NATCA President Paul Rinaldi Speaks at Aero Club Luncheon, Jan. 29, 2019
Today NATCA President Paul Rinaldi spoke at the Aero Club of Washington’s January luncheon about the government shutdown’s devastating effects on aviation.
“This shutdown cut us deep,” Rinaldi said. “Highly trained highly skilled professionals worked every day and then had to go home and worry about how they were going to get food. They did nothing wrong. They did the job they were supposed to do. They came to work every day. And they were taken hostage by the political process of this country.”
Rinaldi emphasized the intense pressure and extra stress put on the National Airspace System (NAS) because of the shutdown.
“We work really hard to keep distractions out of our workforce. And we just inserted all these distractions and thoughts into their heads while they were working airplanes. We were deeply concerned,” he said. “The system was on the verge of unraveling, and we sounded the bell. We didn’t know how we were going to hold this together much longer.”
Reassembling the delicate pieces of the NAS puzzle will take much longer than it did to tear them apart, Rinaldi said.
“We have years to make up now. We lost time, we lost energy, we lost people, and a lot of people lost heart,” he said.
Rinaldi reiterated NATCA’s firm belief that the status quo is broken. The National Airspace System requires a stable, predictable funding stream in order to keep flying safe and efficient.

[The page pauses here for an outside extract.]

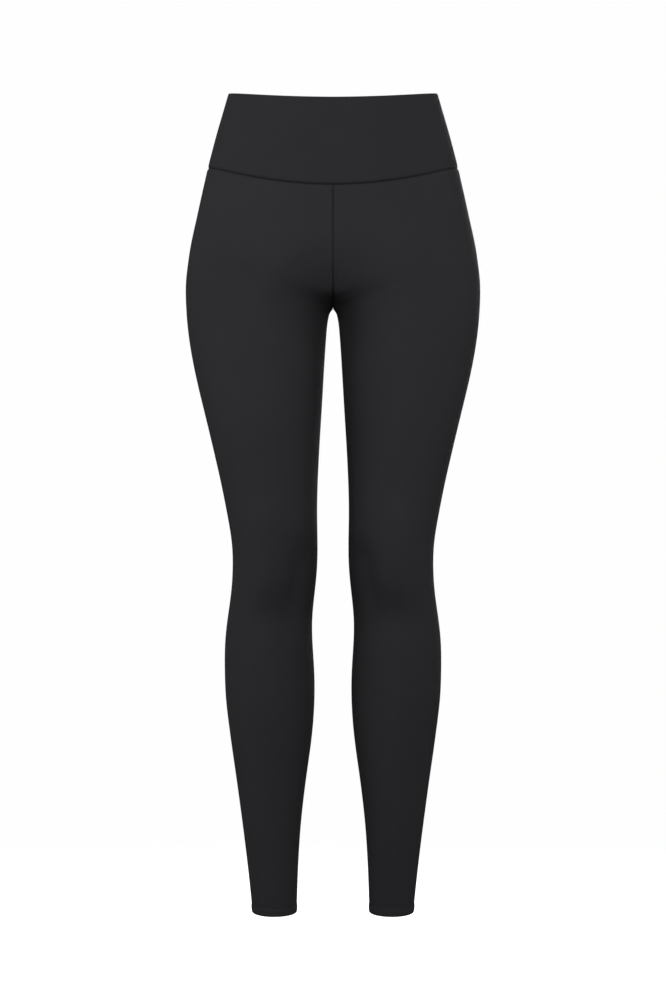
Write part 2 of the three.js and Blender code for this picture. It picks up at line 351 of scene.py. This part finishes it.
def border_loop(bm):
    """The vertices round a skin from its foremost upper corner, and how many edges its first side has."""

    def beside(vert):
        return [e.other_vert(vert) for e in vert.link_edges if e.is_boundary]

    def turning(vert):
        a, b = beside(vert)
        return (vert.co - a.co).angle(b.co - vert.co)

    corners = {v for v in bm.verts if v.is_boundary and turning(v) > CORNER_ANGLE}
    corner = max(corners, key=lambda v: v.co.z - v.co.y - v.co.x * SIDE_WEIGHT)
    loop = [corner, min(beside(corner), key=lambda v: abs(v.co.z - corner.co.z))]
    while loop[-1] is not corner:
        a, b = beside(loop[-1])
        loop.append(b if a is loop[-2] else a)
    loop.pop()
    across = next(i for i in range(1, len(loop)) if loop[i] in corners)
    return loop, across


def lay_grid(bm):
    """Joins a skin's triangles in pairs and returns its rows of vertices, from the top down.

    A row of quads is a strip of triangles. Every second rung of the strip is a quad's diagonal.
    """
    loop, across = border_loop(bm)
    rows = [loop[: across + 1]]
    diagonals, used = [], set()
    for depth in range(len(loop) // 2 - across):
        above, below = rows[-1], [loop[-1 - depth]]
        upper, lower = 0, below[0]
        for step in range(2 * across):
            rung = bm.edges.get((above[upper], lower))
            face = next(f for f in rung.link_faces if f not in used)
            used.add(face)
            third = next(v for v in face.verts if v not in rung.verts)
            if upper < across and third is above[upper + 1]:
                upper += 1
            else:
                lower = third
                below.append(third)
            if step % 2 == 0:
                diagonals.append(bm.edges.get((above[upper], lower)))
        rows.append(below)
    bmesh.ops.dissolve_edges(bm, edges=diagonals, use_verts=False)
    return rows


def off_chord(before, vert, after):
    """How far a vertex lies from the straight line between its two neighbours, at its own place along it."""
    back, on = (vert.co - before.co).length, (after.co - vert.co).length
    return (before.co * on + after.co * back) / (back + on) - vert.co


def keep_full(rows):
    """Moves the vertices between the sides out by what subdivision will take back, along their normals."""
    moves = []
    for i, row in enumerate(rows):
        for j, vert in enumerate(row[1:-1], 1):
            pull = off_chord(row[j - 1], vert, row[j + 1])
            if 0 < i < len(rows) - 1:
                pull += off_chord(rows[i - 1][j], vert, rows[i + 1][j])
            moves.append((vert, vert.normal * (pull.dot(vert.normal) / -SMOOTHING_PART)))
    for vert, move in moves:
        vert.co += move


def lay_uv(bm, rows):
    """Maps the grid in metres, as the piece was cut: u from the middle of each row, v down its middle."""
    place = {}
    middle = len(rows[0]) // 2
    down = 0.0
    for i, row in enumerate(rows):
        if i:
            down += (row[middle].co - rows[i - 1][middle].co).length
        along = [0.0]
        for a, b in zip(row, row[1:]):
            along.append(along[-1] + (b.co - a.co).length)
        for vert, u in zip(row, along):
            place[vert] = (u - along[middle], -down)
    uv = bm.loops.layers.uv.new("cut")
    for face in bm.faces:
        for loop in face.loops:
            loop[uv].uv = place[loop.vert]


def leg_panel(node):
    """A leg's cloth: sewn at the waist, at the centre seams and at the inseam, with a turned hem."""
    cloth = bpy.context.scene.leggings_cloth
    panel = Panel(node, cloth.fullness)
    above_hem, in_hem = set(panel.rows[-3]), set(panel.rows[-2])
    panel.lines.extend([(above_hem, HEM_ABOVE), (in_hem, HEM_BETWEEN)])
    for side in ("start", "end"):
        panel.roll_in(side, SEAM_ROLL, cloth.seam_depth)
    panel.roll_in("top", BAND_SEAM_ROLL, cloth.band_seam_depth)
    for distance, height in reversed(HEM_BELOW):
        panel.cut(panel.edges["bottom"], distance, height)
    upper = [e for e in panel.bm.edges if len(above_hem.intersection(e.verts)) == 1]
    upper = [e for e in upper if not in_hem.intersection(e.verts)]
    for distance, height in reversed(HEM_RELEASE):
        cut = panel.cut_edges(upper, above_hem, distance, height)
        upper = [e for e in panel.bm.edges
                 if above_hem.intersection(e.verts) and cut.intersection(e.verts)]
    panel.remember_skin()
    turned = hem_faces(panel, above_hem)
    panel.fold_under(turned, "bottom", 2 * cloth.thickness + cloth.fold_gap)
    panel.settle(("start", "end", "top"), cloth.seam_overlap)
    return panel


def hem_faces(panel, upper_line):
    """The faces between the hem's edge and its upper row of stitches."""
    faces, front = set(), [f for v in panel.edges["bottom"] for f in v.link_faces]
    while front:
        face = front.pop()
        if face in faces:
            continue
        faces.add(face)
        for edge in face.edges:
            if not all(v in upper_line for v in edge.verts):
                front.extend(edge.link_faces)
    return [f for f in panel.bm.faces if f in faces]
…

“The aviation system in this country is a national treasure,” he said. “Twelve million great-paying jobs are attributed to aviation, 1.5 trillion dollars in gross domestic product from aviation every year, five percent of our gross domestic product.”
The constant funding crises that arise from stop-and-go funding continue to wreak havoc on the NAS, Rinaldi said. The shutdown worsened the controller staffing crisis, which is at a 30-year low, by halting controller hiring and training. Of the certified professional controllers in the U.S., 20 percent could retire at any moment. If these professionals decide to retire rather than risk being required to work without a paycheck again, we will not be able to run the volume of traffic that we run today, he said.
“Making a controller takes years: from the entrance exam, the medical process, background checks, to the academy, to their facility, to on-the-job-training daily for 3 to 6 years to enter that apprentice to be fully certified. We don’t know how many actually left the profession that were in the training process, especially in the high cost of living areas.”
With the potential for another shutdown just 17 days away on February 15, Rinaldi challenged the aviation community to seize the opportunity to pursue air traffic control reform to get aviation out from under the thumb of the broken funding process.
“Our system was less safe and is less safe today than it was on December 21,” he said. “This should never happen again. I hope the aviation community together has said, ‘Enough is enough.’ Stand up for stable predictable funding for our aviation system. Stand up for yourselves, your livelihoods. Stand up for the United States of America, for stable predictable funding.”